Could be. It used to be that to get phone service in Germany could take up to a month after putting in the order, that’s when it was state controlled. After the reforms installations were quicker.

So to me, there doesn’t seem to be a panacea except to hold the services accountable in some way.

Spooky23 7 hours ago | parent | next [-]

That's a different situation / scenario and addressed a different problem.

The government is the most efficient and effective at big capital spending and with what I would call static operations. Competitive private entities are the best at delivering value on the front-end.

Monopolist/cartel private entites combine the rapacious nature of rent seeking with the lazy inefficiency of bureaucracy to great a giant ball of failure. Effective privatization requires either creating a framework for a robust competitive landscape OR tight, effective regulatory control. There's no universal correct answer.

If competition is in place and companies can win or lose, they will move mountains to yield marginal gain. If you let them get fat & lazy, you will need to move a mountain to do anthing -- even make more money!

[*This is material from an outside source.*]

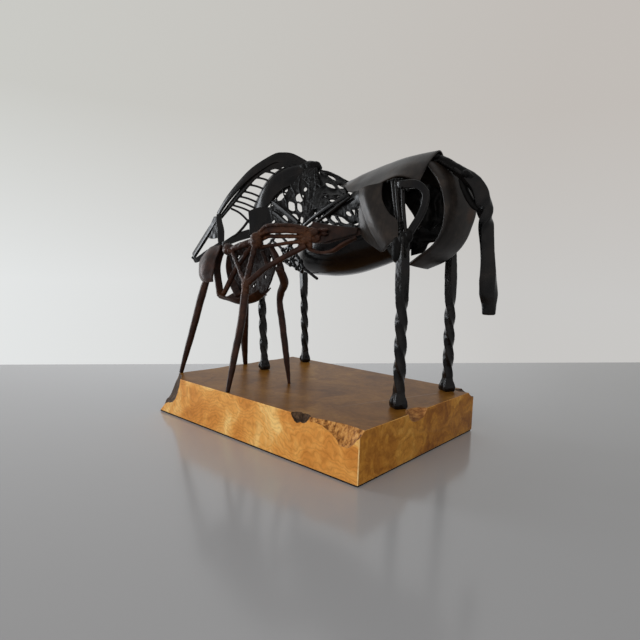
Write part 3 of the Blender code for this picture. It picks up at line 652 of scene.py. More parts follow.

fc417fc802 5 hours ago | parent [-]

> If competition is in place and companies can win or lose, they will move mountains to yield marginal gain.

... in the short term, happily screwing over society at large and possibly even themselves in the medium to long term. Perverse incentives are everywhere.

hulitu 4 hours ago | parent | prev [-]

> After the reforms installations were quicker.

And everybody has the same "market" price.